Monday, 1 January 2018

Abstract Landscape Painter.  Rural Dweller.  Lover of Modernist Art and Design.

New Year’s Day 2018

The day began with toothache - not the most auspicious start to the new year, but one that I was determined would not spoil my fun.  A couple of painkillers, a salt wash and a hot water bottle followed my gingerly eaten breakfast, before we set off to explore a new route.  Friends had recently introduced us to a walk that we had not previously known and I had worked out that we could link it to one that we did, providing us with a circuitous path of about 2 hours length.

We followed the lane down to the old church as usual and then uphill towards the wood.  There had been rain overnight, but the mud underfoot was manageable, with not too much slipping or squelching.  The sky was bright and pale blue and the air still and fresh.  It made everything seem unsullied and hopeful, as befits a New Year’s Day.  

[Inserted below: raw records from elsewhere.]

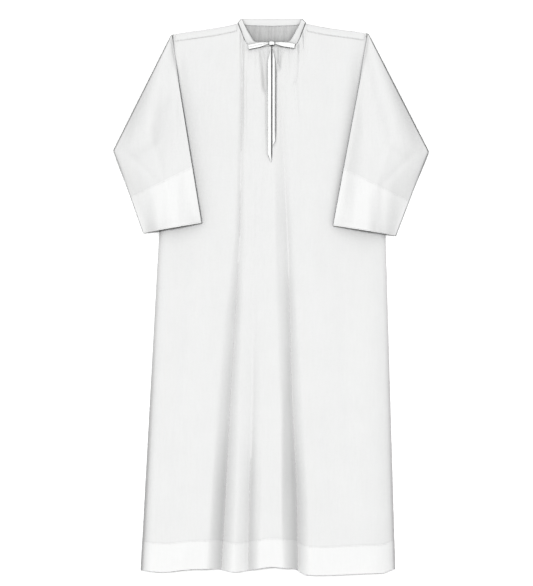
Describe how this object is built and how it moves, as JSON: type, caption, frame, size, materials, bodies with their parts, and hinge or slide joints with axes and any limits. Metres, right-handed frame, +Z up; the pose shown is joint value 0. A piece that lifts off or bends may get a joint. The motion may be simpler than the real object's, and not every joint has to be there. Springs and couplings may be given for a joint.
{
  "type": "alb robe",
  "caption": "Long white alb laid flat, front up, with gathered neck band, tied front slit, folded-over sleeves, deep doubled cuffs and hem.",
  "frame": {"origin": "centre of the bounding box at the surface that the robe lies on", "axes": "+X across the robe to the viewer's right as it lies front up, +Y from hem to neck, +Z up from the surface"},
  "size_m": [0.8373, 1.4795, 0.0278],
  "materials": {
    "panel_cloth": "matt plain-woven white cotton blend, one layer",
    "band_cloth": "the same cloth doubled, so whiter and firmer",
    "tie_tape": "narrow doubled white tape, matt, close weave"
  },
  "bodies": {
    "root": {"front_panel": "panel_cloth", "back_panel": "panel_cloth", "hem_band_front": "band_cloth", "hem_band_back": "band_cloth", "sleeve_left": "panel_cloth", "sleeve_right": "panel_cloth", "cuff_left": "band_cloth", "cuff_right": "band_cloth", "shoulder_band_left": "band_cloth", "shoulder_band_right": "band_cloth", "collar": "band_cloth", "slit_facing_left": "tie_tape", "slit_facing_right": "tie_tape", "tie_left": "tie_tape", "tie_right": "tie_tape", "tie_knot": "tie_tape"}
  },
  "joints": []
}
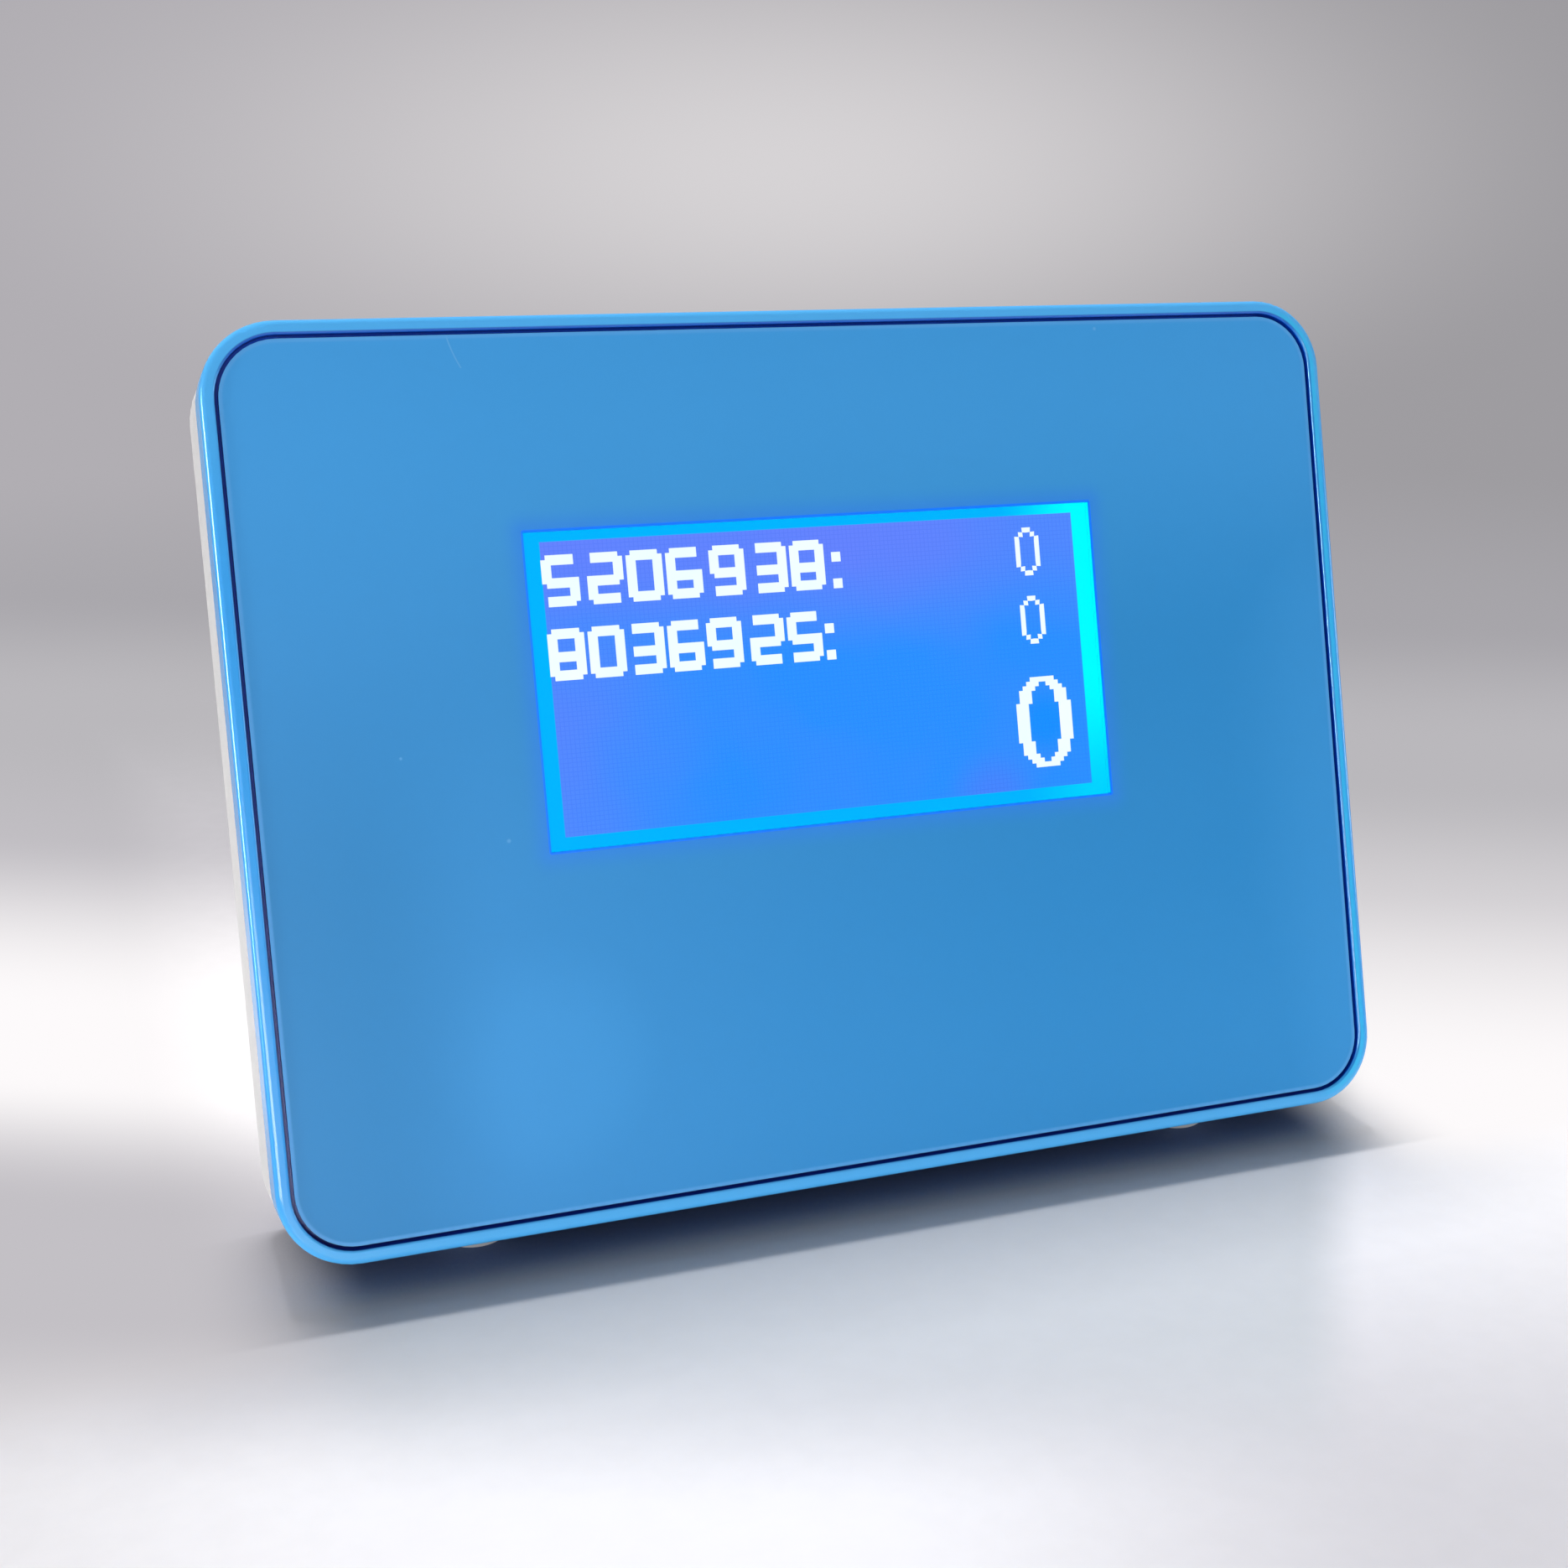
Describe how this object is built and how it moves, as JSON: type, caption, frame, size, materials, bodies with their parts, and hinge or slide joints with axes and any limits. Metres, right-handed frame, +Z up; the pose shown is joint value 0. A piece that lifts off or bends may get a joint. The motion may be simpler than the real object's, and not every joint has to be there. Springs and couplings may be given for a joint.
{
  "type": "remote display",
  "caption": "Free-standing remote display: leaning rounded bezel with a flush panel and a lit rectangular window, on a hollow rear stand with a cable socket.",
  "frame": {"origin": "on the surface that the feet stand on, below the middle of the whole case's box", "axes": "+X to the right as seen from the front, +Y from the front to the upright back, +Z up; the face looks along -Y and leans back 14.5 degrees"},
  "size_m": [0.1376, 0.052, 0.1027],
  "materials": {
    "bezel_blue": "moulded, satin gloss",
    "panel_blue": "fine satin",
    "cover_white": "fine moulded texture",
    "clear_lens": "clear, polished",
    "lit_face": "lit from behind",
    "cell_glass": "clear",
    "film_white": "milky",
    "guide_acrylic": "clear, dotted back",
    "lamp_strip": "lamps on a white strip",
    "foam_black": "closed-cell foam",
    "frame_black": "satin black",
    "film_adhesive": "matt",
    "zebra_rubber": "striped silicone",
    "board_green": "solder mask",
    "resin_black": "cast resin",
    "chip_black": "moulded epoxy",
    "plug_cream": "nylon",
    "ribbon_grey": "ribbed",
    "socket_black": "moulded",
    "contact_gold": "plated",
    "can_metal": "satin",
    "trimmer_blue": "moulded",
    "screw_steel": "zinc plated",
    "foot_rubber": "matt"
  },
  "bodies": {
    "root": {"front_bezel": "bezel_blue", "front_panel": "panel_blue", "panel_adhesive": "film_adhesive", "window_lens": "clear_lens", "window_gasket": "foam_black", "lcd_frame": "frame_black", "front_polariser": "lit_face", "front_glass": "cell_glass", "rear_glass": "cell_glass", "rear_polariser": "cell_glass", "diffuser_film": "film_white", "light_guide": "guide_acrylic", "backlight_tray": "film_white", "backlight_leds": "lamp_strip", "zebra_strips": "zebra_rubber", "lcd_board": "board_green", "driver_domes": "resin_black", "lcd_header": "chip_black", "lcd_plug": "plug_cream", "ribbon_cable": "ribbon_grey", "board_plug": "plug_cream", "board_header": "chip_black", "main_board": "board_green", "microcontroller": "chip_black", "line_driver": "chip_black", "quartz_crystal": "can_metal", "voltage_regulator": "chip_black", "filter_capacitors": "can_metal", "contrast_trimmer": "trimmer_blue", "cable_socket": "socket_black", "socket_contacts": "contact_gold", "module_screws": "screw_steel", "board_screws": "screw_steel", "cover_screws": "screw_steel", "rear_cover": "cover_white", "rubber_feet": "foot_rubber"}
  },
  "joints": []
}
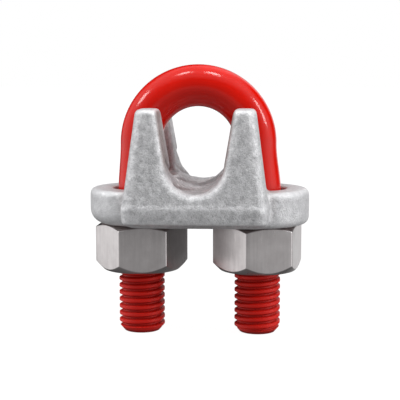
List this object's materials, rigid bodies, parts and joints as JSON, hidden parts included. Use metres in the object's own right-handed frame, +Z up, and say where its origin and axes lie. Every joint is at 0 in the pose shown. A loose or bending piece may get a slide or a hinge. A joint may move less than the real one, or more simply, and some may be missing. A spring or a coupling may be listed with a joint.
{
  "type": "wire rope clip",
  "caption": "Saddle-and-U-bolt wire rope clip: a red threaded U-bolt clamps a rope against a forged, galvanised saddle with tall guide prongs, drawn up by heavy hexagon nuts.",
  "frame": {"origin": "on the ground midway between the two leg ends, centred along the rope", "axes": "+Z up from the leg ends to the bow; X from the left leg (-X) to the right leg (+X); Y along the rope, -Y the pictured front"},
  "size_m": [0.0604, 0.0486, 0.0738],
  "materials": {
    "red_enamel": "glossy red enamel over the whole bolt, threads included",
    "galvanised_steel": "hot-dip galvanised forging, light grey, mottled and slightly pitted",
    "zinc_plate": "bright zinc plate, smooth and slightly satin"
  },
  "bodies": {
    "u_bolt": {"u_bolt": "red_enamel"},
    "saddle": {"saddle": "galvanised_steel"},
    "nut_left": {"nut_left": "zinc_plate"},
    "nut_right": {"nut_right": "zinc_plate"}
  },
  "joints": [
    {"name": "saddle_slide", "type": "slide", "parent": "u_bolt", "child": "saddle", "axis": [0, 0, 1], "range_m": [-0.0166, 0.00586]},
    {"name": "nut_left_turn", "type": "hinge", "parent": "saddle", "child": "nut_left", "pos_m": [-0.0161, 0, 0.024], "axis": [0, 0, 1], "range_deg": [-3060, 1080]},
    {"name": "nut_right_turn", "type": "hinge", "parent": "saddle", "child": "nut_right", "pos_m": [0.0161, 0, 0.024], "axis": [0, 0, 1], "range_deg": [-3060, 1080]}
  ],
  "couplings": [
    {"joint": "nut_left_turn", "follows": "saddle_slide", "rad_per_m": 3215.6},
    {"joint": "nut_right_turn", "follows": "saddle_slide", "rad_per_m": 3215.6}
  ]
}
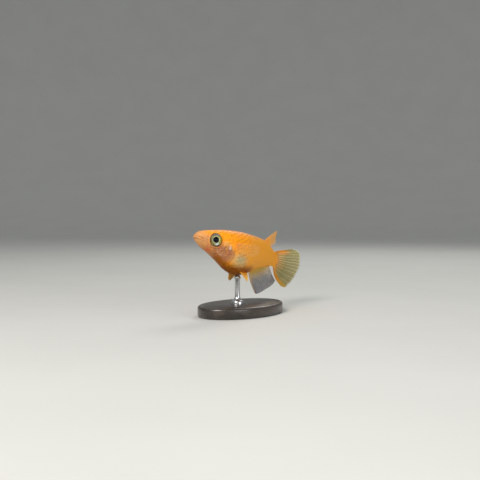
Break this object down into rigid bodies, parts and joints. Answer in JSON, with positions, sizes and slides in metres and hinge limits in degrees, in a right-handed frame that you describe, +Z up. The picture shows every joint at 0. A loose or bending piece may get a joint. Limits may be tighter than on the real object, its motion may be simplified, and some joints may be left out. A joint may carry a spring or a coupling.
{
  "type": "orange medaka",
  "caption": "Life-size still model of an orange medaka, a small pond fish, held in its swimming pose on a plain display stand.",
  "frame": {"origin": "centre of the underside of the stand's base", "axes": "+Z up; the fish's head points towards -X and its tail towards +X; its left side faces -Y"},
  "size_m": [0.0387, 0.016, 0.0195],
  "materials": {
    "skin": "wet orange fish skin with fine scales",
    "eye": "clear wet eye, yellow-green iris and black pupil",
    "orange_fin": "thin orange fin membrane with rays",
    "clear_fin": "thin translucent fin membrane with pale rays",
    "stand_base": "black stained wood, satin",
    "stand_rod": "brushed steel"
  },
  "bodies": {
    "root": {"head": "skin", "trunk": "skin", "tail_stalk": "skin", "eye_left": "eye", "eye_right": "eye", "dorsal_fin": "orange_fin", "anal_fin": "clear_fin", "tail_fin": "clear_fin", "pectoral_fin_left": "clear_fin", "pectoral_fin_right": "clear_fin", "pelvic_fin_left": "orange_fin", "pelvic_fin_right": "orange_fin", "stand_base": "stand_base", "stand_rod": "stand_rod"}
  },
  "joints": []
}
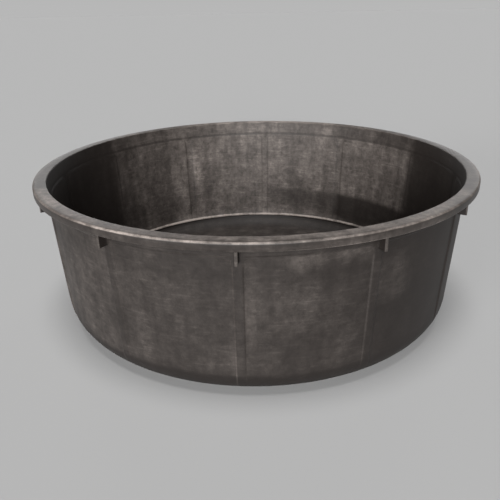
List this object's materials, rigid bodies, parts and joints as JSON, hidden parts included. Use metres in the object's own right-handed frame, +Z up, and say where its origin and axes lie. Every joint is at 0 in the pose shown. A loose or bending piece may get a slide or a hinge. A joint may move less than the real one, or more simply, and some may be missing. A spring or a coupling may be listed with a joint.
{
  "type": "mortar mixing tub",
  "caption": "Wide shallow round tub of black plastic for mixing mortar, with a drafted wall, rounded corner, flat floor and a turned-down rim braced by gussets.",
  "frame": {"origin": "centre of the floor's underside, on the tub's axis", "axes": "+Z up along the tub's axis; -Y towards the gusset nearest the viewer"},
  "size_m": [0.75, 0.75, 0.25],
  "materials": {
    "tub_plastic": "satin black moulded polyethylene, dusty and lightly scuffed from use"
  },
  "bodies": {
    "root": {"floor_plate": "tub_plastic", "corner_ring": "tub_plastic", "floor_bead": "tub_plastic", "tub_wall": "tub_plastic", "wall_shoulder": "tub_plastic", "rim_flange": "tub_plastic", "rim_skirt": "tub_plastic", "wall_rib_01": "tub_plastic", "wall_rib_02": "tub_plastic", "wall_rib_03": "tub_plastic", "wall_rib_04": "tub_plastic", "wall_rib_05": "tub_plastic", "wall_rib_06": "tub_plastic", "wall_rib_07": "tub_plastic", "wall_rib_08": "tub_plastic", "wall_rib_09": "tub_plastic", "wall_rib_10": "tub_plastic", "wall_rib_11": "tub_plastic", "wall_rib_12": "tub_plastic", "rim_gusset_01": "tub_plastic", "rim_gusset_02": "tub_plastic", "rim_gusset_03": "tub_plastic", "rim_gusset_04": "tub_plastic", "rim_gusset_05": "tub_plastic", "rim_gusset_06": "tub_plastic", "rim_gusset_07": "tub_plastic", "rim_gusset_08": "tub_plastic", "rim_gusset_09": "tub_plastic", "rim_gusset_10": "tub_plastic", "rim_gusset_11": "tub_plastic", "rim_gusset_12": "tub_plastic"}
  },
  "joints": []
}
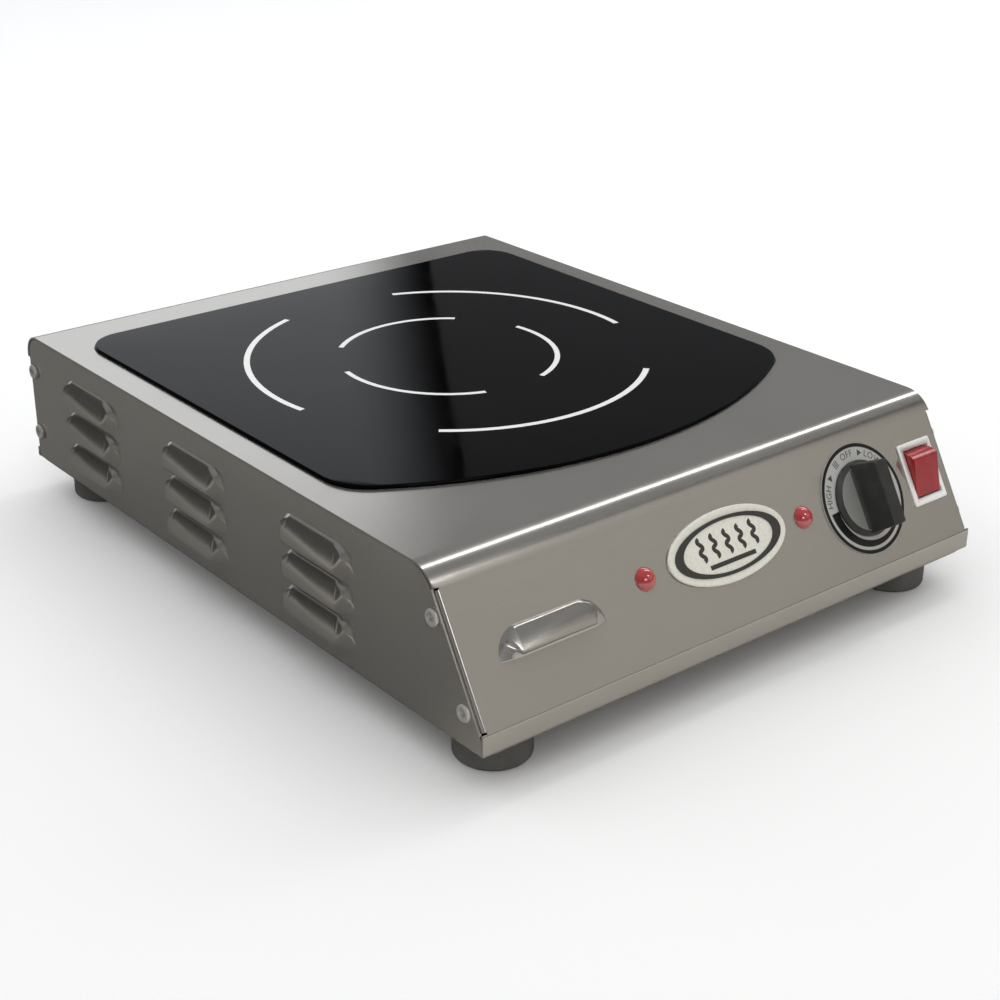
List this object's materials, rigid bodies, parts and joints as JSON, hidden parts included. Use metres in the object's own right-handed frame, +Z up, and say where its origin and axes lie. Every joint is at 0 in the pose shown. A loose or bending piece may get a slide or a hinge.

Following the line of the wood to the left, we then turned right and passed through a pungent stable yard.  It’s not a smell that I find unpleasant and somehow reminds me of the of the interior of a shotgun barrel ( from when, as a child, my father used to let me clean his 12 you do...).  A horse, walking round and round in an automatic walker, paused briefly to watch our small procession.  It looked somewhat offended as the the crossbeam continued on and smacked it on the bottom, encouraging it to press on with its exercise. We crossed the drive of a large and ancient house and then followed the footpath through the fields until our neighbouring village came into view.  Had we more courage, we could have turned right just before the houses, but being slightly unsure, we played safe and went to the road and along as far as the pub, where we recognised the small bridge that our friends had shown us.  We crossed it and easily found our way through the sheep fields and back to the cottage .

Just prior to home, we saw a muntjac trotting along the path ahead of us.  It seemed unaware of our presence and carried briskly along until disappearing into small the wood on our right.  Millie, our sight hound, who had missed the whole thing, picked up the scent and hurried to the spot where it had last been in view.  She did well on what has been her longest trek since a recent illness.  Good to see her lively and enthusiastic once again!

During the afternoon, as we sat reading in the kitchen, B alerted me to the presence of a hawk, hovering above the garden, about 3 metres away. The light from the setting sun cast it into a rose/gold background.

Now the cloud has come and the fire is lit and there are tea and homemade, spiced biscuits to tuck into - carefully avoiding that dodgy tooth!  Happy New Year!